◆ TASK DIRECTIONS
Copy out the complete listing, word for word.

◆ SUPPLIED DATA
════

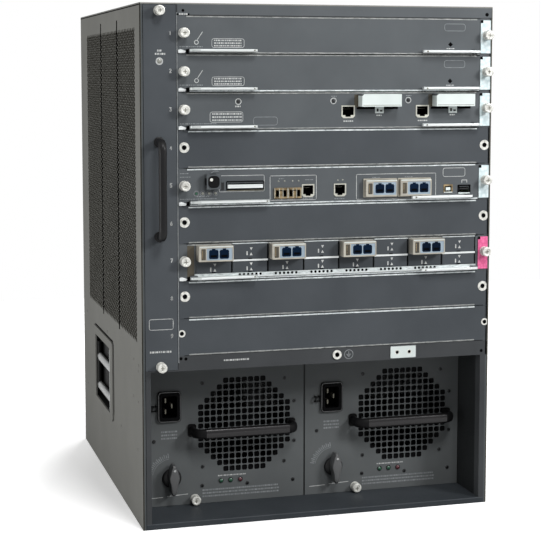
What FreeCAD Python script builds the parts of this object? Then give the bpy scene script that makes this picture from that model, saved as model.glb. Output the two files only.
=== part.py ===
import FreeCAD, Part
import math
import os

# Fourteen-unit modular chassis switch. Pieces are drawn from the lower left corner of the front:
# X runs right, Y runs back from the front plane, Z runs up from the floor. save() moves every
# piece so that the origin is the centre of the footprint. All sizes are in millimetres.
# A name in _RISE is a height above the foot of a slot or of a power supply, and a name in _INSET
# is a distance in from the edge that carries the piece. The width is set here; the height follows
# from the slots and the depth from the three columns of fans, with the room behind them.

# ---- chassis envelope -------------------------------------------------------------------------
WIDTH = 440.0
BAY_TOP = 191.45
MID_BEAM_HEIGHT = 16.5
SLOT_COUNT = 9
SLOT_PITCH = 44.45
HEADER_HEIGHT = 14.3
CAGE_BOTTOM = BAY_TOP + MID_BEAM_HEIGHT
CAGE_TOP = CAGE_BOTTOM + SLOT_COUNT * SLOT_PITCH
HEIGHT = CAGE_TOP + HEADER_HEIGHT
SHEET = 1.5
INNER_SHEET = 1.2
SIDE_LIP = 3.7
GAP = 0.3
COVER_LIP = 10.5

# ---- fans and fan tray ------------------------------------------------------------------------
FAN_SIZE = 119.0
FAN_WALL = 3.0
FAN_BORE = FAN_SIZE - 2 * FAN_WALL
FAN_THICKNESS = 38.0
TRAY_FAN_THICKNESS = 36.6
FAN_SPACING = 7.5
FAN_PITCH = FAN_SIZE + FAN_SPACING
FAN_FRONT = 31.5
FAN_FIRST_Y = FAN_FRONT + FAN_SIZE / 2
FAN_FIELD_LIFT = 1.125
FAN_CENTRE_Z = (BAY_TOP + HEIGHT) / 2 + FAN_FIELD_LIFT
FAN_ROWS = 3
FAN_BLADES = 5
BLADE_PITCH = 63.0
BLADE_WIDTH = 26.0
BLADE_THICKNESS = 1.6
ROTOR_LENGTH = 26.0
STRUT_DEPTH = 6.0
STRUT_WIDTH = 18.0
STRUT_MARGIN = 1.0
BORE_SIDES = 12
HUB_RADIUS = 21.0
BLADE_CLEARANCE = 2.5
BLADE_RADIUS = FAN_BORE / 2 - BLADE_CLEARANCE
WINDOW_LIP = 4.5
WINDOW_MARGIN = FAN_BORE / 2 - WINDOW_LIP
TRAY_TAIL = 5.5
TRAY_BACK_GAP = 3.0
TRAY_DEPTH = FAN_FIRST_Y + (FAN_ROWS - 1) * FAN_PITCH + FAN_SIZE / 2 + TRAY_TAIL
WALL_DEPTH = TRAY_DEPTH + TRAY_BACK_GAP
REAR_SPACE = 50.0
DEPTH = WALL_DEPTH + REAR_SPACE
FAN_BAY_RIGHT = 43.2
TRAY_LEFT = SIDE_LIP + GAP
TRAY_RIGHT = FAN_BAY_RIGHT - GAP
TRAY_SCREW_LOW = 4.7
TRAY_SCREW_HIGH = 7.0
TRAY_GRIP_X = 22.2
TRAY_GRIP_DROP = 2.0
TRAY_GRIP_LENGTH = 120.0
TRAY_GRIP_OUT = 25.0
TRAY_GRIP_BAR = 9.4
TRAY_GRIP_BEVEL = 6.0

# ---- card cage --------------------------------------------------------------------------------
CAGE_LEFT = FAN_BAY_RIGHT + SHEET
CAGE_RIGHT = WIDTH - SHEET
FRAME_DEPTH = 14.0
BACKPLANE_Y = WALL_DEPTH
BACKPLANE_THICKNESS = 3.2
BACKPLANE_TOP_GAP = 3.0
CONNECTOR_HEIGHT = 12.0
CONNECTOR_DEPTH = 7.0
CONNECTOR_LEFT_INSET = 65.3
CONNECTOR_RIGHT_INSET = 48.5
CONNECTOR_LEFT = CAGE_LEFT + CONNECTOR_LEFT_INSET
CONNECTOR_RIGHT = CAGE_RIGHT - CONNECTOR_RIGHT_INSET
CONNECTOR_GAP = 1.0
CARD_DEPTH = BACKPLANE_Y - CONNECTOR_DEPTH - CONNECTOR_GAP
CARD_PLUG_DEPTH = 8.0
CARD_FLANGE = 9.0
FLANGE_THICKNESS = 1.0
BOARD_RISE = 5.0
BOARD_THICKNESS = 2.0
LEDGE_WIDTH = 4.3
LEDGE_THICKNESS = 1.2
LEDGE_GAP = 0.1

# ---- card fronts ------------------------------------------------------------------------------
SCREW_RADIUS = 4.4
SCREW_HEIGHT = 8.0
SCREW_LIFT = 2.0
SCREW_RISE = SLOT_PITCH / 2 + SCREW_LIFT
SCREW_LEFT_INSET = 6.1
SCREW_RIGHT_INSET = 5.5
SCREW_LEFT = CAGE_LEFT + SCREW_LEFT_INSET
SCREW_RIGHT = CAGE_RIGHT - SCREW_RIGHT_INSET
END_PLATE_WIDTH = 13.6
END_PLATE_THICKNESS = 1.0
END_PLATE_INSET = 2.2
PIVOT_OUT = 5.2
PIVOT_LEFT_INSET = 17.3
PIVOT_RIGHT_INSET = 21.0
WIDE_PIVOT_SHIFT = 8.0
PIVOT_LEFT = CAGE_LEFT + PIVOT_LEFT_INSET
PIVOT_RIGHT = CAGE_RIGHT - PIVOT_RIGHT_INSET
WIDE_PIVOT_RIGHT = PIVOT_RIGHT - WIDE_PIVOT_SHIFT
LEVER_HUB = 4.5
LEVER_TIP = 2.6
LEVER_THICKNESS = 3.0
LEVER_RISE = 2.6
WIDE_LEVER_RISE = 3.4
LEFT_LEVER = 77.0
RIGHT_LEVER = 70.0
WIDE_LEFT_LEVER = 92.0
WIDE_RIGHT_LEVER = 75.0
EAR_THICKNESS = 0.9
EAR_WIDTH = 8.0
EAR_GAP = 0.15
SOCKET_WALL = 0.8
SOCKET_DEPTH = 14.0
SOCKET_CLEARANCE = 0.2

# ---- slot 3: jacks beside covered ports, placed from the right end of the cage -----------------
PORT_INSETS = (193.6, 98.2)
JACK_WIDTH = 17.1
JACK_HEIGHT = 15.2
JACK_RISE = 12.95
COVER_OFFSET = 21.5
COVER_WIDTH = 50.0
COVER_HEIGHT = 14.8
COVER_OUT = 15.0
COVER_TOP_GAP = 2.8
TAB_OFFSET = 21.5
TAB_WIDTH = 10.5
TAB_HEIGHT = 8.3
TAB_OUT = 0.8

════

◆ OUTPUT FOR THIS TASK
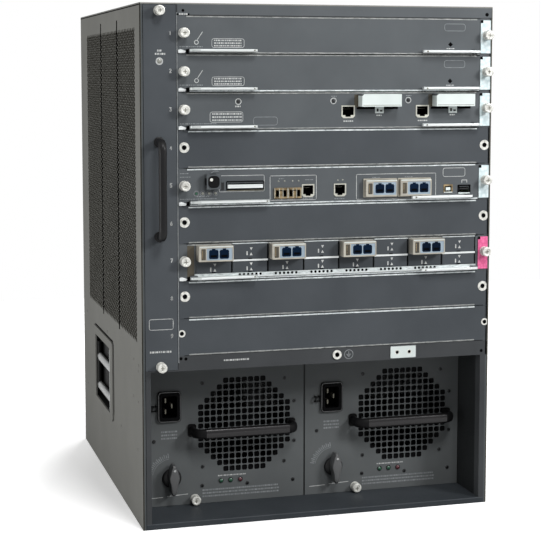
What FreeCAD Python script builds the parts of this object? Then give the bpy scene script that makes this picture from that model, saved as model.glb. Output the two files only.
=== part.py ===
import FreeCAD, Part
import math
import os

# Fourteen-unit modular chassis switch. Pieces are drawn from the lower left corner of the front:
# X runs right, Y runs back from the front plane, Z runs up from the floor. save() moves every
# piece so that the origin is the centre of the footprint. All sizes are in millimetres.
# A name in _RISE is a height above the foot of a slot or of a power supply, and a name in _INSET
# is a distance in from the edge that carries the piece. The width is set here; the height follows
# from the slots and the depth from the three columns of fans, with the room behind them.

# ---- chassis envelope -------------------------------------------------------------------------
WIDTH = 440.0
BAY_TOP = 191.45
MID_BEAM_HEIGHT = 16.5
SLOT_COUNT = 9
SLOT_PITCH = 44.45
HEADER_HEIGHT = 14.3
CAGE_BOTTOM = BAY_TOP + MID_BEAM_HEIGHT
CAGE_TOP = CAGE_BOTTOM + SLOT_COUNT * SLOT_PITCH
HEIGHT = CAGE_TOP + HEADER_HEIGHT
SHEET = 1.5
INNER_SHEET = 1.2
SIDE_LIP = 3.7
GAP = 0.3
COVER_LIP = 10.5

# ---- fans and fan tray ------------------------------------------------------------------------
FAN_SIZE = 119.0
FAN_WALL = 3.0
FAN_BORE = FAN_SIZE - 2 * FAN_WALL
FAN_THICKNESS = 38.0
TRAY_FAN_THICKNESS = 36.6
FAN_SPACING = 7.5
FAN_PITCH = FAN_SIZE + FAN_SPACING
FAN_FRONT = 31.5
FAN_FIRST_Y = FAN_FRONT + FAN_SIZE / 2
FAN_FIELD_LIFT = 1.125
FAN_CENTRE_Z = (BAY_TOP + HEIGHT) / 2 + FAN_FIELD_LIFT
FAN_ROWS = 3
FAN_BLADES = 5
BLADE_PITCH = 63.0
BLADE_WIDTH = 26.0
BLADE_THICKNESS = 1.6
ROTOR_LENGTH = 26.0
STRUT_DEPTH = 6.0
STRUT_WIDTH = 18.0
STRUT_MARGIN = 1.0
BORE_SIDES = 12
HUB_RADIUS = 21.0
BLADE_CLEARANCE = 2.5
BLADE_RADIUS = FAN_BORE / 2 - BLADE_CLEARANCE
WINDOW_LIP = 4.5
WINDOW_MARGIN = FAN_BORE / 2 - WINDOW_LIP
TRAY_TAIL = 5.5
TRAY_BACK_GAP = 3.0
TRAY_DEPTH = FAN_FIRST_Y + (FAN_ROWS - 1) * FAN_PITCH + FAN_SIZE / 2 + TRAY_TAIL
WALL_DEPTH = TRAY_DEPTH + TRAY_BACK_GAP
REAR_SPACE = 50.0
DEPTH = WALL_DEPTH + REAR_SPACE
FAN_BAY_RIGHT = 43.2
TRAY_LEFT = SIDE_LIP + GAP
TRAY_RIGHT = FAN_BAY_RIGHT - GAP
TRAY_SCREW_LOW = 4.7
TRAY_SCREW_HIGH = 7.0
TRAY_GRIP_X = 22.2
TRAY_GRIP_DROP = 2.0
TRAY_GRIP_LENGTH = 120.0
TRAY_GRIP_OUT = 25.0
TRAY_GRIP_BAR = 9.4
TRAY_GRIP_BEVEL = 6.0

# ---- card cage --------------------------------------------------------------------------------
CAGE_LEFT = FAN_BAY_RIGHT + SHEET
CAGE_RIGHT = WIDTH - SHEET
FRAME_DEPTH = 14.0
BACKPLANE_Y = WALL_DEPTH
BACKPLANE_THICKNESS = 3.2
BACKPLANE_TOP_GAP = 3.0
CONNECTOR_HEIGHT = 12.0
CONNECTOR_DEPTH = 7.0
CONNECTOR_LEFT_INSET = 65.3
CONNECTOR_RIGHT_INSET = 48.5
CONNECTOR_LEFT = CAGE_LEFT + CONNECTOR_LEFT_INSET
CONNECTOR_RIGHT = CAGE_RIGHT - CONNECTOR_RIGHT_INSET
CONNECTOR_GAP = 1.0
CARD_DEPTH = BACKPLANE_Y - CONNECTOR_DEPTH - CONNECTOR_GAP
CARD_PLUG_DEPTH = 8.0
CARD_FLANGE = 9.0
FLANGE_THICKNESS = 1.0
BOARD_RISE = 5.0
BOARD_THICKNESS = 2.0
LEDGE_WIDTH = 4.3
LEDGE_THICKNESS = 1.2
LEDGE_GAP = 0.1

# ---- card fronts ------------------------------------------------------------------------------
SCREW_RADIUS = 4.4
SCREW_HEIGHT = 8.0
SCREW_LIFT = 2.0
SCREW_RISE = SLOT_PITCH / 2 + SCREW_LIFT
SCREW_LEFT_INSET = 6.1
SCREW_RIGHT_INSET = 5.5
SCREW_LEFT = CAGE_LEFT + SCREW_LEFT_INSET
SCREW_RIGHT = CAGE_RIGHT - SCREW_RIGHT_INSET
END_PLATE_WIDTH = 13.6
END_PLATE_THICKNESS = 1.0
END_PLATE_INSET = 2.2
PIVOT_OUT = 5.2
PIVOT_LEFT_INSET = 17.3
PIVOT_RIGHT_INSET = 21.0
WIDE_PIVOT_SHIFT = 8.0
PIVOT_LEFT = CAGE_LEFT + PIVOT_LEFT_INSET
PIVOT_RIGHT = CAGE_RIGHT - PIVOT_RIGHT_INSET
WIDE_PIVOT_RIGHT = PIVOT_RIGHT - WIDE_PIVOT_SHIFT
LEVER_HUB = 4.5
LEVER_TIP = 2.6
LEVER_THICKNESS = 3.0
LEVER_RISE = 2.6
WIDE_LEVER_RISE = 3.4
LEFT_LEVER = 77.0
RIGHT_LEVER = 70.0
WIDE_LEFT_LEVER = 92.0
WIDE_RIGHT_LEVER = 75.0
EAR_THICKNESS = 0.9
EAR_WIDTH = 8.0
EAR_GAP = 0.15
SOCKET_WALL = 0.8
SOCKET_DEPTH = 14.0
SOCKET_CLEARANCE = 0.2

# ---- slot 3: jacks beside covered ports, placed from the right end of the cage -----------------
PORT_INSETS = (193.6, 98.2)
JACK_WIDTH = 17.1
JACK_HEIGHT = 15.2
JACK_RISE = 12.95
COVER_OFFSET = 21.5
COVER_WIDTH = 50.0
COVER_HEIGHT = 14.8
COVER_OUT = 15.0
COVER_TOP_GAP = 2.8
TAB_OFFSET = 21.5
TAB_WIDTH = 10.5
TAB_HEIGHT = 8.3
TAB_OUT = 0.8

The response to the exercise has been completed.